The code analysis configuration is available in the last tab of the project properties window.

Code analysis

The code analysis configuration pane

Here, we have the ability to trigger a code analysis on the project build, otherwise (by default) we can start the code analysis execution when we need it.

More importantly, here we can configure which Rule Set (list of code analysis rules) to use to produce analysis issues, with the ability to open such sets for inspection or editing.

Code analysis

The Rule Set editor

When opening a Rule Set for editing, we have the ability to enable or disable the rule execution and change rule behavior. Although the default configuration lets us produce a Warning when an analysis check fail happens, such warnings usually do not pop up for the developer and they do not prevent project compilation. Instead, we can configure an Error output in place of the warning. These errors stop project compilation and can be used to link (together with the analysis on build) code analysis to the TFS Continuous Integration. The combination of the two features is definitely useful for team membership.

Code metrics

Another interesting feature that helps you to develop good code is the code metric analysis against our solution/projects.

Different from classical static analysis, code metrics are indicators that help us to understand the overall quality of our code by executing mathematical analyses.

Typical examples are the number of code lines, the number of inheritance levels, and other statistical values like the Cyclomatic Complexity.

Within Visual Studio 2013, we have the ability to execute a Code Metric analysis, accessed by the usual menu root ANALYZE. Here, we find the Calculate Code Metrics for solution menu item that will start the analysis immediately without any wizard or confirmation:

Code metrics

The Code Metrics Results window showing metric results

Within the Code Metrics Results window, we will see the results on a per project basis.

The complete explanation of the metrics analyzed, as shown in the preceding screenshot, is available through the MSDN website:

https://msdn.microsoft.com/en-us/library/bb385914.aspx

Although such indicators are useful to give numeric details on our software, never try to keep such indicators to their best value, because such a practice is something that can bring a lot of trouble. Indeed, well reviewed software regarding metrics could bring you a poorly designed and poorly performing application. Take such indicators as they actually are. They are useful indicators that can give a potential representation of our job, and give developers like us the time to rethink our application's behavior. The time to rethink, could bring about better software and not by trying to reach 100 in the Maintainability Index.
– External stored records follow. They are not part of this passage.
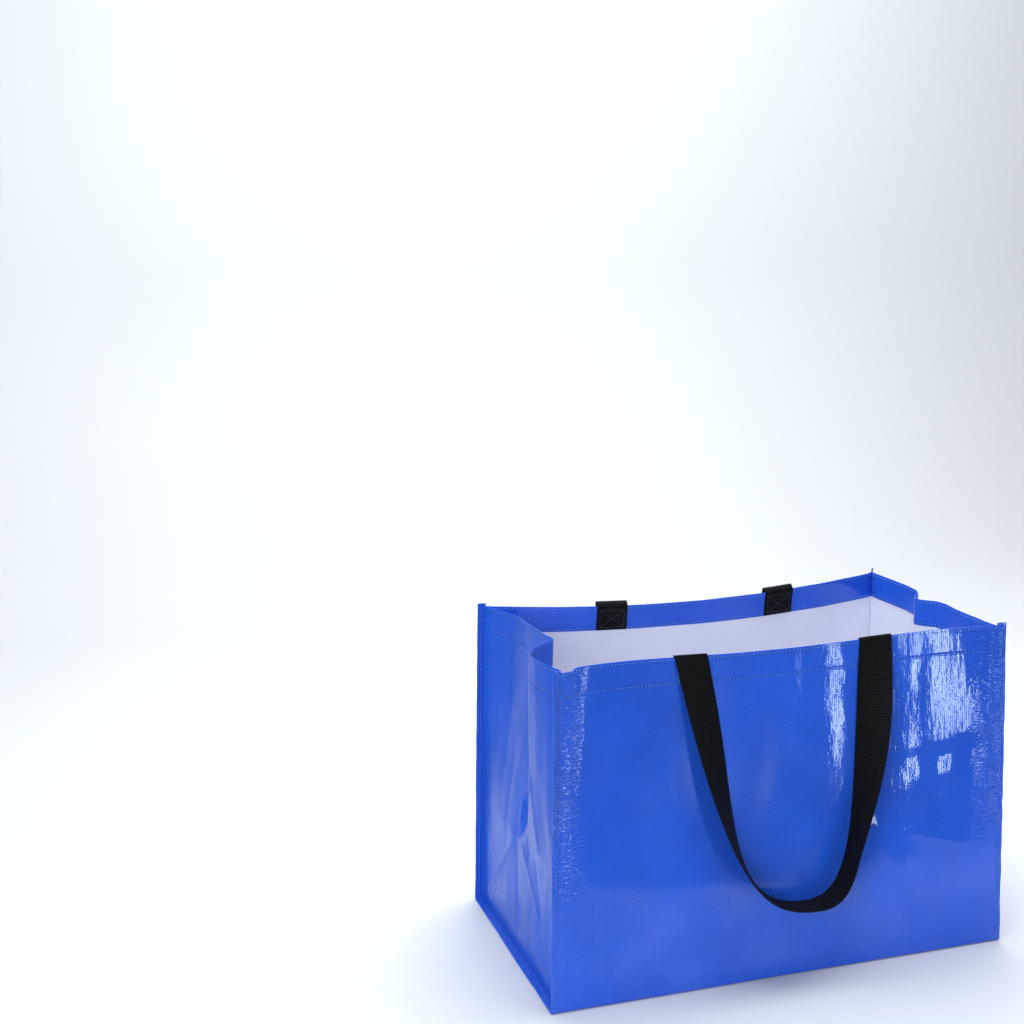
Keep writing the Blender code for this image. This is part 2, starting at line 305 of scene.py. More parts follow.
def seam_point(place, side, out, layer):
    """A point of a seam: out is the distance from its root, layer the distance into the bag."""
    run = place["z"] if place["face"] else place["y"]
    seed = 21.0 + 2 * place["face"] + side
    lift = 0.0011 * wavy(seed, run / 0.016, 0.5) * (out / SEAM_WIDTH) ** 2
    layer += lift * smooth((place["z"] - FOLD_TOP) / 0.02) if place["face"] else abs(lift)
    out += 0.0004 * wavy(seed + 9, run / 0.03, 0.5) * (out / SEAM_WIDTH)
    angle = splay(place["face"], side, place["z"])
    across = out * math.cos(angle) + layer * math.sin(angle)
    deep = layer * math.cos(angle) - out * math.sin(angle)
    return Vector((
        side * (half_width(place["z"]) + across),
        place["y"] + place["inward_y"] * deep,
        place["z"] + place["inward_z"] * deep,
    ))


def upright_heights():
    """Heights from the rim to the bottom fold, closer together at the hem's stitching."""
    line = HEIGHT - HEM_STITCH
    close = [line + STITCH_LINE * k for k in range(3, -4, -1)]
    return steps(HEM_TOP, close[0] + 0.002, 8) + close + steps(close[-1] - 0.003, FOLD_TOP, 100)


def fold_angles():
    return steps(0.0, math.pi / 2, 6)


def hem_rows(lowest):
    """(height, layer) from the hem's lower edge up and over the fold, up to the outer face."""
    line = HEIGHT - HEM_STITCH
    heights = [lowest, lowest + 0.0012] + [line + STITCH_LINE * k for k in (-1, 0, 1, 3)]
    rows = [(z, PLY) for z in heights + steps(line + 0.007, HEM_TOP, 5)]
    for angle in steps(0.0, math.pi, 6)[1:-1]:
        rows.append((HEM_TOP + PLY / 2 * math.sin(angle), PLY / 2 * (1 + math.cos(angle))))
    return rows


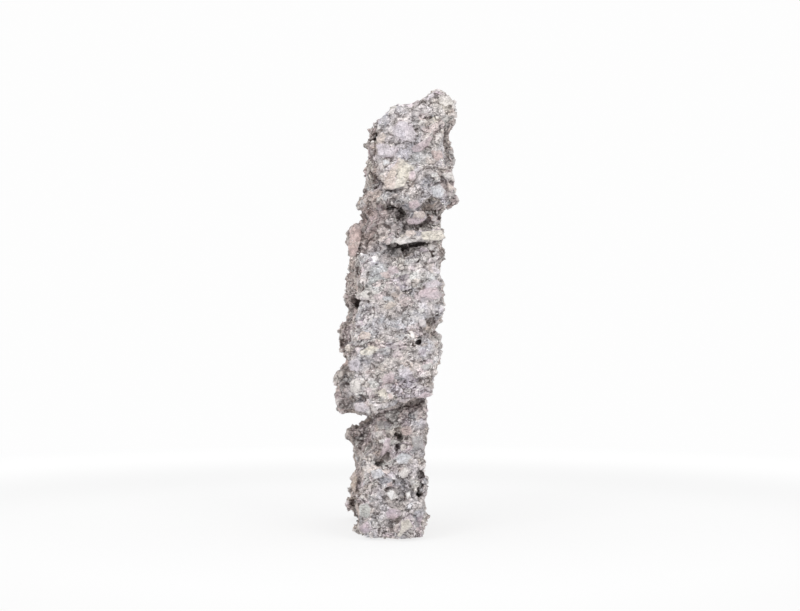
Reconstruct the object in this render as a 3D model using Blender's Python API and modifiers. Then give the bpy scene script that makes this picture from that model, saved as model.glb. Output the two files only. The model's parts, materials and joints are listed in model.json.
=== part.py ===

Another useful tip is regarding the Lines of Code indicator. Thirty years ago, the number of lines of code was a measure of working effort (such analysis is called SLOC). Today, writing so many lines of code means creating something difficult to maintain and often means we have simply wasted time in developing useless things.

Please note that when we extremely decouple our code with a C# interface per class, if such decoupling does not bring real benefits in future maintenance, this will actually only bring more overall work, in the present and in the future. The key to success is writing the right number of source lines without creating useless components, supporting future needs without predisposing features that we already know we don't need. Always compare your software module results regarding code metrics in order to keep a matrix index history.

For instance, if we develop a business library of thousands of lines of code, that is fine, while if we find that a simple assembly responsible for a few functional tasks has a thousand lines of code, there is something wrong. The question we should ask ourselves is how can my logging library be so verbose, compared to my business one?

Note

You can read more about SLOC at the following link:

http://en.wikipedia.org/wiki/Source_lines_of_code

An interesting metric is the Depth of Inheritance, also visible in the preceding screenshot. When using polymorphic behavior, a high level of inheritance could cause difficulty in maintaining and using code.